The lines to be extracted run from the start of the listing through the line containing "sky.join(seen * (1"; copy them exactly and nothing else.

-- RECORDED INFORMATION --
start

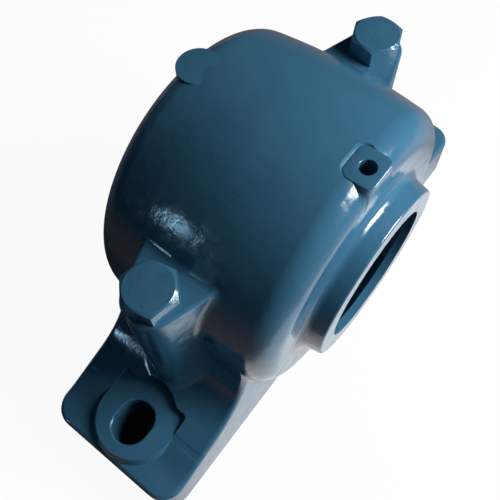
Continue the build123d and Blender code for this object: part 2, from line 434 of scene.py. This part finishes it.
def room():
    """Soft light from all round, so dim that the enamel keeps its depth. The camera sees white."""
    world = bpy.data.worlds.new("room")
    bpy.context.scene.world = world
    world.use_nodes = True
    sky = Nodes(world.node_tree)
    light = sky.tree.nodes["Background"]
    seen = sky.ray("Camera")
    dimness = 0.014
    sky.join(sky.mix(seen, (0.65, 0.82, 1.0, 1.0), (1.0, 1.0, 1.0, 1.0)), light.inputs["Color"])
    sky.join(seen * (1 - dimness) + dimness, light.inputs["Strength"])


def lamp(name, towards, distance, width, height, power, colour=(1, 1, 1), mirrored=True):
    """A soft box that stands this way from the housing and faces it, and may show in the enamel."""
    aim = Vector((0, 0, 0.1))
    light = bpy.data.lights.new(name, "AREA")
    light.shape = "RECTANGLE"
    light.size = width
    light.size_y = height
    light.energy = power
    light.color = colour
    stand = bpy.data.objects.new(name, light)
    bpy.context.scene.collection.objects.link(stand)
    way = Vector(towards).normalized()
    stand.location = aim + way * distance
    stand.rotation_euler = way.to_track_quat("Z", "Y").to_euler()
    stand.visible_camera = False
    stand.visible_glossy = mirrored


def camera():
    """The camera of the picture: its place, its turn and its frame, found from the outline."""
    place = Vector((-0.171864, -0.121476, 0.472319))
    azimuth = radians(-48.4985)
    elevation = radians(63.3166)
    roll = radians(-4.0608)
    picture = 500
    focal_pixels = 619.101
    centre_pixel = (241.646, 247.596)
    level = cos(elevation)
    back = Vector((sin(azimuth) * level, -cos(azimuth) * level, sin(elevation)))
    level_right = Vector((0, 0, 1)).cross(back).normalized()
    level_up = back.cross(level_right)
    right = cos(roll) * level_right + sin(roll) * level_up
    up = -sin(roll) * level_right + cos(roll) * level_up
    data = bpy.data.cameras.new("camera")
    data.sensor_width = 36.0
    data.lens = data.sensor_width * focal_pixels / picture
    data.shift_x = (picture / 2 - centre_pixel[0]) / picture
    data.shift_y = (centre_pixel[1] - picture / 2) / picture
    data.clip_start = 0.01
    data.clip_end = 50.0
    view = bpy.data.objects.new("camera", data)
    bpy.context.scene.collection.objects.link(view)
    turn = Matrix((right, up, back)).transposed().to_4x4()
    view.matrix_world = Matrix.Translation(place) @ turn
    bpy.context.scene.camera = view


cap_enamel = casting_enamel("cap_enamel")
dress("base", casting_enamel("base_enamel"))
dress("cap", cap_enamel)
for side in ("left", "right"):
    dress(f"cap_bolt_{side}", bolt_enamel(f"bolt_enamel_{side}"))
    dress(f"dowel_pin_{side}", ground_steel(f"dowel_steel_{side}"))
grease_boss_face(cap_enamel)

camera()
floor()
room()
lamp(
    "window", towards=(-0.86, 0.40, 0.30), distance=1.6,
    width=0.13, height=0.22, power=1.0, colour=(0.38, 0.72, 1.0),
)
lamp(
    "key", towards=(0.40, -0.71, 0.60), distance=0.66,
    width=0.32, height=0.34, power=6.0,
)
lamp(
    "low_fill", towards=(0.12, -0.97, 0.22), distance=1.3,
    width=1.2, height=0.5, power=5.4, colour=(0.72, 0.85, 1.0), mirrored=False,
)
lamp(
    "back_fill", towards=(0.45, 0.89, 0.03), distance=1.6,
    width=1.2, height=0.2, power=12.0, mirrored=False,
)
bpy.context.scene.view_settings.view_transform = "Standard"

end

-- FINAL ANSWER --
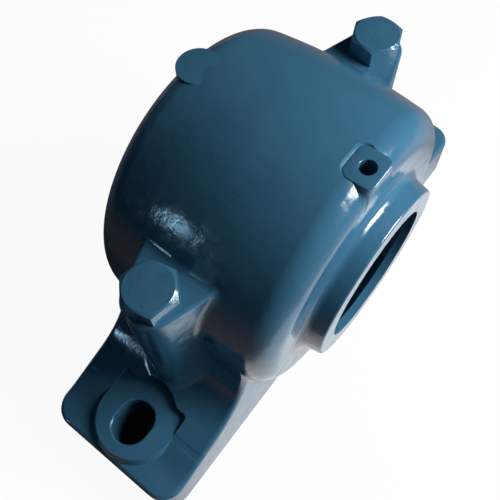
Continue the build123d and Blender code for this object: part 2, from line 434 of scene.py. This part finishes it.
def room():
    """Soft light from all round, so dim that the enamel keeps its depth. The camera sees white."""
    world = bpy.data.worlds.new("room")
    bpy.context.scene.world = world
    world.use_nodes = True
    sky = Nodes(world.node_tree)
    light = sky.tree.nodes["Background"]
    seen = sky.ray("Camera")
    dimness = 0.014
    sky.join(sky.mix(seen, (0.65, 0.82, 1.0, 1.0), (1.0, 1.0, 1.0, 1.0)), light.inputs["Color"])
    sky.join(seen * (1 - dimness) + dimness, light.inputs["Strength"])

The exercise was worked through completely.